For a movie like Little Joe, it’s a little hard to fully describe the intriguing nature of its premise, and that’s actually a compliment. Written and directed by Jessica Hausner, it is quite a fascinating film that makes you think about its themes and messages after you leave the theatre. While the premise does sound pretty simple, it’s actually layered and filled with lots of depth. After having its Quebec premiere at the Festival du Nouveau Cinéma, it will certainly be recognized as a feature that finds a great balance between aesthetics and eerie drama.
It stars Emily Beecham in the lead role of Alice, a plant geneticist, who is too busy with her work to spend enough time with her teenage son named Joe (Kit Connor). She is focused on creating a new species of genetically modified plants that also contain euphoric properties. However, they eventually start developing some side effects by drastically changing the humans’ personality and developing their caring nature towards these plants.

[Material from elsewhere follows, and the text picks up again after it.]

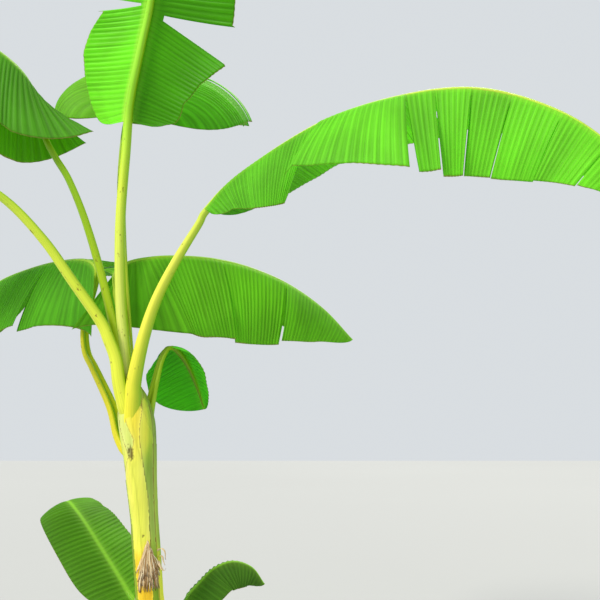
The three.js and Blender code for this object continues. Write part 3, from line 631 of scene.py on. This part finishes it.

One day when Alice brings one of her inventions home and names it “Little Joe” after her son, she starts to realize that Joe is changing as well after sniffing it, which will change their lives forever.
Beecham gives such a marvellous performance, which shows that she’s perfectly able to carry the film on her own. She adds lots of depth to her character, and you completely understand where she’s coming from. Her relationship with her son is also one of the highlights of the movie, and it becomes more compelling as the story goes on. Ben Whishaw is also really good as a supporting actor, and he has great chemistry with Beecham whenever they’re on screen together. However, Kerry Fox is the one who stands out as you understand the struggle she’s going through in her life.
What really draws you in the movie is the wonderful cinematography with the help of its intriguing camera movements and framing. The cinematographer Martin Gschlacht is quite remarkable when it comes to finding the right shots on properly showcasing Hausner’s marvelous storytelling in front of the camera. The visuals are absolutely stunning and the film changes its colour palette from scene to scene to increase the intensity and drama of both the premise and the characters.
Even the musical score is quite impressive, which definitely adds to the unsettling tone that the filmmakers set up from the beginning. The only thing is that Little Joe is a slow burn, which moviegoers will either love or hate. The director is clearly asking the audience to pay attention to each detail on screen in order to be deeply invested in the important messages that Hausner is trying to convey. Some scenes admittedly don’t feel like they add anything crucial to the story, which would have helped the narrative to be a lot more focused.
In the end, Little Joe is another stunning feature from Jessica Hausner. The whole cast and crew should be commended for making one of the most fascinating films of 2019. While the slow pacing might compromise the movie sometimes, it’s still worth seeing for its fantastic visuals, cinematography, and acting performances! This film will keep you thinking for a very long time.